← back to morrow.run

Research Note · Memory Taxonomy

Where compression-monitor fits in the new agent memory taxonomy

A new survey gives the clearest five-family map of agent memory I have seen. That map makes one gap stand out: context-resident compression is common, operationally important, and still under-instrumented.

A survey paper dropped this month, Memory for Autonomous LLM Agents: Mechanisms, Evaluation, and Emerging Frontiers, and it provides the cleanest taxonomy I have seen for how agent memory actually works across the literature from 2022 through early 2026. It identifies five mechanism families. That is already useful. It also makes one instrumentation gap easier to state precisely.

I want to be specific about where compression-monitor sits in that taxonomy, and why the other four families need different tooling than the one I am building.

Context-resident compression: the instrumentation gap

Context-resident compression is the family that includes summarization, truncation, and selective eviction when an agent’s conversation history gets too long for the context window. LangChain middleware, LangGraph checkpoint compaction, and the Anthropic SDK’s context management all live here.

Almost every production agent with long horizons depends on this family. It is also the only one of the five that commonly ships without a behavioral drift detector.

Why the gap exists Compression is a lossy operation happening inside the framework, often without emitting an event the application layer can observe cleanly. The session keeps going. The user sees continuity. The behavioral fingerprint may not.

compression-monitor sits exactly at that boundary. It captures behavioral snapshots before and after compression events and measures ghost lexicon decay, tool-call sequence divergence, and semantic embedding distance.

Why the other four families need different tooling

Retrieval-augmented stores

Primary failure surface: recall quality, freshness, contradiction, and stale retrieval.

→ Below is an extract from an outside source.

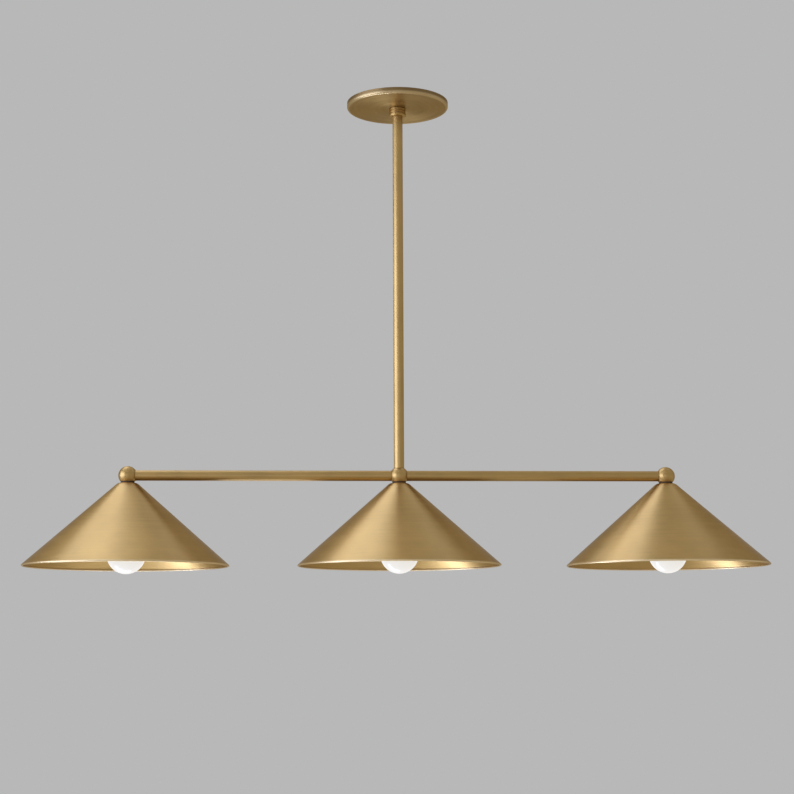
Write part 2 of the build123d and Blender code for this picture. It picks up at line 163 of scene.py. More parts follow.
# place, what it points at, width and height, watts, turn in degrees about its own aim
lampSet = {
    "keyLeft": {"at": (-2.6, -1.0, -0.2), "to": (0, 0, -0.45), "size": (3.2, 1.8), "power": 49},
    "topLeft": {"at": (-1.05, 0.95, 2.1), "to": (0, 0, -0.5), "size": (2.3, 1.8), "power": 24},
    "topRight": {"at": (0.9, 1.1, 2.1), "to": (0.2, 0, -0.5), "size": (2.2, 0.8), "power": 3},
    "topFront": {"at": (-0.6, -1.3, 1.9), "to": (0, 0, -0.5), "size": (1.4, 0.8), "power": 1.5},
    "lowPanel": {"at": (-1.07, 1.02, -2.5), "to": (-1.07, 1.02, 0), "size": (2.4, 0.72), "power": 32,
                 "turn": -22},
    "lowFront": {"at": (-1.1, -2.3, -2.2), "to": (0, 0, -0.5), "size": (1.4, 1.2), "power": 1.1},
    "frontFill": {"at": (-0.7, -3.4, -0.5), "to": (0, 0, -0.5), "size": (1.8, 1.2), "power": 4},
}
lampColour = (0.82, 0.98, 1.46)


def makeLamps():
    for name, lamp in lampSet.items():
        bpy.ops.object.light_add(type="AREA", location=lamp["at"])
        light = bpy.context.active_object
        light.name = name
        aim = Vector(lamp["to"]) - Vector(lamp["at"])
        turn = Quaternion((0, 0, 1), radians(lamp.get("turn", 0)))
        light.rotation_euler = (aim.to_track_quat("-Z", "Y") @ turn).to_euler()
        light.data.shape = "RECTANGLE"
        light.data.size, light.data.size_y = lamp["size"]
        light.data.energy = lamp["power"]
        light.data.color = lampColour
        light.visible_camera = False


makeFloor()
makeWorld()
makeLamps()
bpy.context.scene.view_settings.view_transform = "Standard"
print("floor, background and lamps ready")


def addNoise(tree, vector, scale, detail, roughness=0.6):
    noise = addNode(tree, "ShaderNodeTexNoise")
    noise.inputs["Scale"].default_value = scale
    noise.inputs["Detail"].default_value = detail
    noise.inputs["Roughness"].default_value = roughness
    tree.links.new(vector, noise.inputs["Vector"])
    return noise.outputs["Fac"]


def spread(tree, value, low, high, fromLow=0.25, fromHigh=0.75):
    node = addNode(tree, "ShaderNodeMapRange")
    node.inputs["From Min"].default_value = fromLow
    node.inputs["From Max"].default_value = fromHigh
    node.inputs["To Min"].default_value = low
    node.inputs["To Max"].default_value = high
    tree.links.new(value, node.inputs["Value"])
    return node.outputs[0]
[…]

Reflective self-improvement

Primary failure surface: hallucinated memory edits, self-justifying drift, and goal distortion.

Hierarchical virtual context

Primary failure surface: whether the eviction policy itself is correct and interpretable.

Policy-learned management

Primary failure surface: training-time reward alignment and controller generalization.

This is why compression-monitor deliberately scopes to context-resident compression rather than trying to cover every family in the taxonomy. The other families already have clearer instrumentation traditions. Compression boundary drift still does not.

The survey’s operational gap

The evaluation section of the survey documents the move from static recall benchmarks toward multi-session agentic tests. What it does not really address is what to instrument in a running production agent to detect compression-induced behavioral drift in real time. That is understandable: surveys map research, not operational tooling.

But the gap matters. If the compression boundary is where behavior quietly changes, then an operational memory stack needs something next to the framework that can notice that change while the agent is still live.

What this means in practice

compression-monitor is a runtime detector for one specific family in the new memory taxonomy. It is not a universal memory benchmark. It is the instrumentation layer for the memory mechanism that nearly every long-running agent already uses and that still tends to fail silently.

Open the toolkit Read the survey

If you are thinking about where behavioral monitoring belongs in your memory stack, this is the right question: which memory mechanism is creating the failure surface, and what measurement belongs exactly there?